The air and water: Emerging constraints

Two factors that are often ignored in relocation guides but are critical in 2026 are air quality and water. Denver sits in a "bowl" where ozone often gets trapped against the mountains. In the summer, the city frequently ranks among the worst in the world for air quality, exacerbated by wildfire smoke from across the West. If you have chronic respiratory issues, Denver is a challenging place to live.

Water is the other long-term play. While Colorado has better water rights than downstream states like Arizona or Nevada, the cost of water is rising. New developments are increasingly restricted, which keeps housing inventory low and prices high. When you move to Denver, you are moving to a semi-arid high desert. The lush green lawns of the East don't exist here without a massive delivery system that is becoming more expensive by the month.

Assessing the trade-offs

Denver in 2026 is a mature market. The era of getting a "deal" on a house in a funky neighborhood is over. What remains is a highly functional, economically stable, sun-drenched city that acts as a staging ground for the Rocky Mountains.

The decision to move here shouldn't be based on a vibe or a vacation you took once in July. It should be based on whether your specific industry pays enough to clear the 128-point cost of living hurdle and whether you are willing to navigate the logistical headaches of a city that has outgrown its roads.
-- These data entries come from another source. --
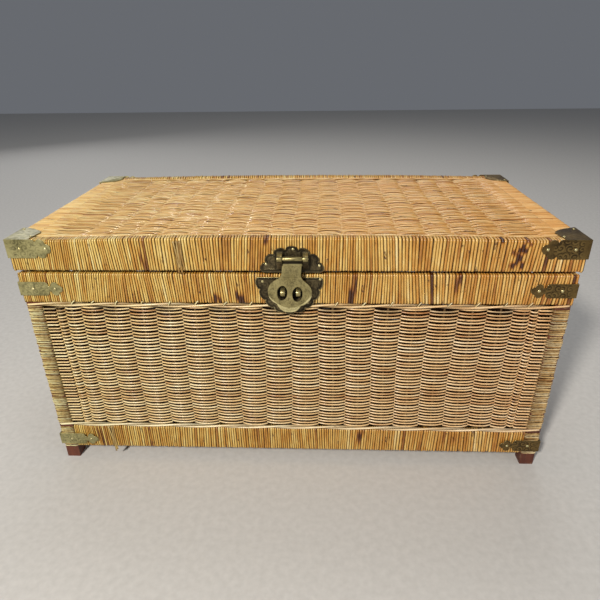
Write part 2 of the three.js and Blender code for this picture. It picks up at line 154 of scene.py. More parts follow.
# Camera and surroundings
CAMERA_PLACE = (0.0448, -0.9559, 0.7049)  # metres
CAMERA_YAW = 0.0444
CAMERA_PITCH = 0.4541
CAMERA_ROLL = 0.0139
CAMERA_LENS = 30.756
FLOOR_REACH = 6.0  # metres
LIGHTS = {  # place and target in metres, width in metres, power in watts, colour
    "key": ((-1.0, -2.35, 2.05), (0, -0.1, 0.25), 0.3, 104, (1.0, 0.95, 0.88)),
    "fill": ((2.2, -1.4, 1.3), (0, 0, 0.2), 1.4, 10, (0.95, 0.97, 1.0)),
    "sheen": ((-2.2, 3.0, 1.6), (0, 0, 0.4), 2.0, 14, (1.0, 1.0, 1.0)),
    "back": ((0.3, 2.0, 3.2), (0, 0, 0.3), 2.2, 44, (1.0, 0.98, 0.95)),
}


def generator(key):
    """A random generator with its own fixed seed."""
    return np.random.default_rng(1000 + key)


# Places from the frame


def box_mm(node):
    low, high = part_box(node)
    return np.array(low) / MM, np.array(high) / MM


FRONT_FACE = box_mm("top_rail_front")[0][1]
REAR_FACE = box_mm("top_rail_rear")[1][1]
MIDDLE = np.array([0.0, (FRONT_FACE + REAR_FACE) / 2, 0.0])
HASP_LOW, HASP_HIGH = box_mm("hasp")
PIN_UNDERSIDE = box_mm("hasp_pin")[0][2]


class Side:
    """One side of the trunk. u runs along it, n outwards from the trunk's upright middle line."""

    def __init__(self, name, along, outward):
        self.name = name
        self.along = np.array(along, float)
        self.outward = np.array(outward, float)

    def points(self, u, n, z):
        """Points from u, n and z, each a number or an array."""
        u, n, z = np.broadcast_arrays(*map(np.atleast_1d, (u, n, z)))
        flat = MIDDLE + u[:, None] * self.along + n[:, None] * self.outward
        flat[:, 2] = z
        return flat

    def span(self, node):
        """Lowest and highest (u, n, z) of a CAD node."""
        corners = np.array(box_mm(node)) - MIDDLE
        u = corners @ self.along
        n = corners @ self.outward
        low = np.array([u.min(), n.min(), corners[0, 2]])
        high = np.array([u.max(), n.max(), corners[1, 2]])
        return low, high


SIDES = (
    Side("front", (1, 0, 0), (0, -1, 0)),
    Side("rear", (-1, 0, 0), (0, 1, 0)),
    Side("left", (0, -1, 0), (-1, 0, 0)),
    Side("right", (0, 1, 0), (1, 0, 0)),
)
UP = np.array([0.0, 0.0, 1.0])
BACK = np.array([0.0, 1.0, 0.0])


# Materials


def colour(code):
    """A linear colour from a hexadecimal sRGB code."""
    parts = [int(code[i : i + 2], 16) / 255 for i in (0, 2, 4)]
    return (*[((c + 0.055) / 1.055) ** 2.4 if c > 0.04045 else c / 12.92 for c in parts], 1.0)


class Shader:
    """A material being wired up. Its methods add nodes and give back their outputs."""

    def __init__(self, name):
        self.material = bpy.data.materials.new(name)
        self.material.use_nodes = True
        self.tree = self.material.node_tree
        self.surface = self.tree.nodes["Principled BSDF"]

    def add(self, kind, sockets, **settings):
        node = self.tree.nodes.new("ShaderNode" + kind)
        for key, value in settings.items():
            setattr(node, key, value)
        for key, value in sockets.items():
            self.feed(node.inputs[key], value)
        return node

    def feed(self, socket, value):
        if isinstance(value, bpy.types.NodeSocket):
            self.tree.links.new(value, socket)
        else:
            socket.default_value = value

    def set(self, **sockets):
        for key, value in sockets.items():
            self.feed(self.surface.inputs[key.replace("_", " ")], value)

    def attribute(self, name, output):
        return self.add("Attribute", {}, attribute_name=name).outputs[output]

    def place(self):
        return self.add("TexCoord", {}).outputs["Object"]

    def scaled(self, vector, factors):
        return self.add("VectorMath", {0: vector, 1: factors}, operation="MULTIPLY").outputs[0]

    def math(self, operation, a, b=0.0):
        return self.add("Math", {0: a, 1: b}, operation=operation, use_clamp=False).outputs[0]

    def noise(self, vector, scale=1.0, detail=2.0, rough=0.5):
        sockets = {"Vector": vector, "Scale": scale, "Detail": detail, "Roughness": rough}
        return self.add("TexNoise", sockets).outputs["Fac"]

    def level(self, value, low, high, to_low=0.0, to_high=1.0):
        """value mapped from the range low..high to the other range, and kept inside it."""
        sockets = {0: value, 1: low, 2: high, 3: to_low, 4: to_high}
        return self.add("MapRange", sockets).outputs[0]

    def parts(self, vector):
        return self.add("SeparateXYZ", {"Vector": vector}).outputs

    def ramp(self, factor, stops):
        node = self.add("ValToRGB", {"Fac": factor})
        points = node.color_ramp.elements
        while len(points) < len(stops):
            points.new(1.0)
        for point, (position, shade) in zip(points, stops):
            point.position = position
            point.color = colour(shade)
        return node.outputs["Color"]

    def mix(self, factor, a, b, blend="MIX"):
        sockets = {0: factor, 6: a, 7: b}
        return self.add("Mix", sockets, data_type="RGBA", blend_type=blend).outputs[2]

    def bump(self, height, distance, strength=1.0, below=None):
        """A bump of that depth in metres."""
        sockets = {"Height": height, "Distance": distance, "Strength": strength}
        if below is not None:
            sockets["Normal"] = below
        return self.add("Bump", sockets).outputs["Normal"]


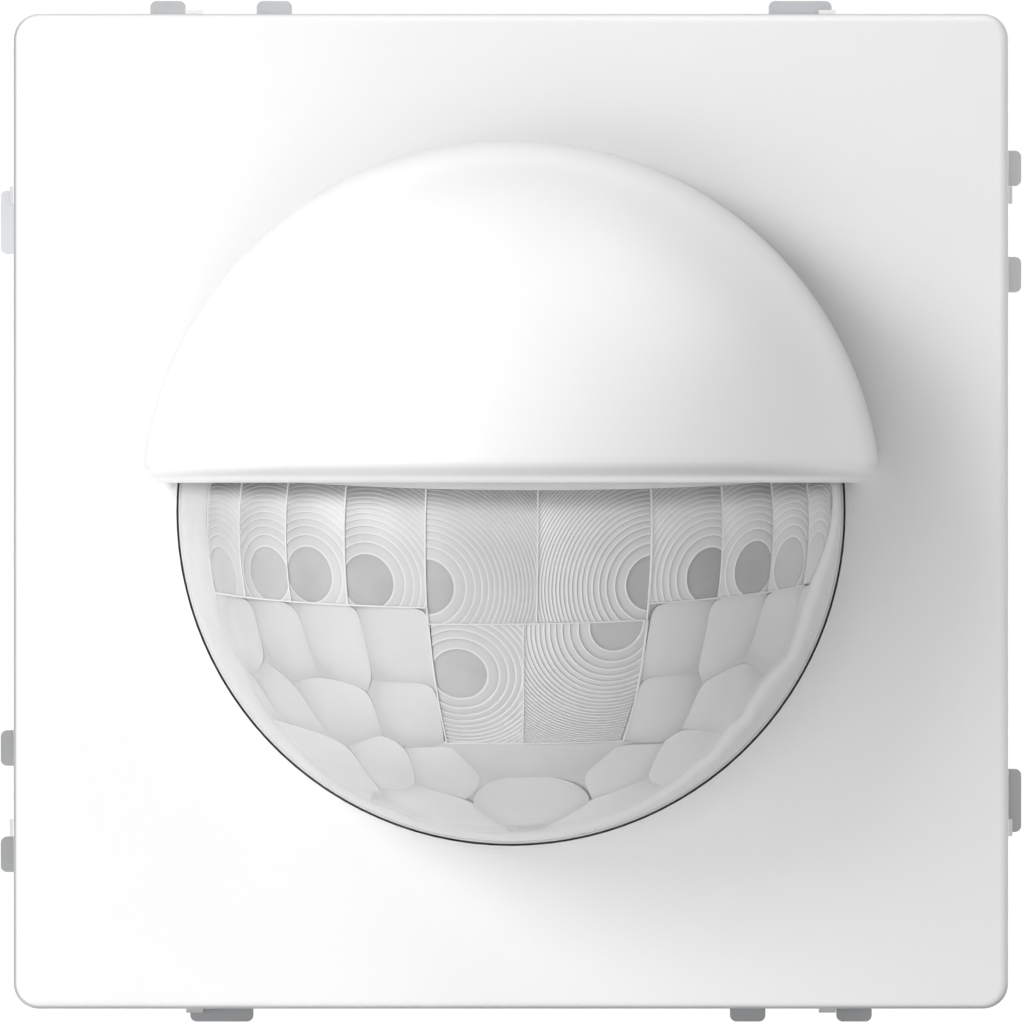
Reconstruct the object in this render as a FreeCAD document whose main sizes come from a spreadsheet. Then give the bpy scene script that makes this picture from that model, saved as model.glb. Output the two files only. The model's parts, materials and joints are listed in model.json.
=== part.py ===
import FreeCAD, Part
import Sketcher
import math
import os

# Wall-mounted presence detector for a 60 mm flush box.
# Lengths in mm. X to the viewer's right, Z up, the front looks along -Y.
# y = 0 is the wall: the rear face of the steel ring. The origin is the centre
# of the box screws. Depths named "f_" are distances in front of the wall, "b_"
# distances behind it.

os.makedirs("parts", exist_ok=True)
V = FreeCAD.Vector
doc = FreeCAD.newDocument("presence_detector")
sheet = doc.addObject("Spreadsheet::Sheet", "dims")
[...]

If you earn enough to comfortably afford nearly $1,900 in rent and still have the time and gas money to head west on the weekends, Denver offers a quality of life that few other American cities can replicate. If you are moving here hoping the city will provide the excitement for you, you may find the price of admission higher than the show is worth. Audit your lifestyle and your expected salary against the 3.9% tax reality and the housing floor; if the numbers don't show a surplus at the end of the month, the mountain views will lose their charm very quickly.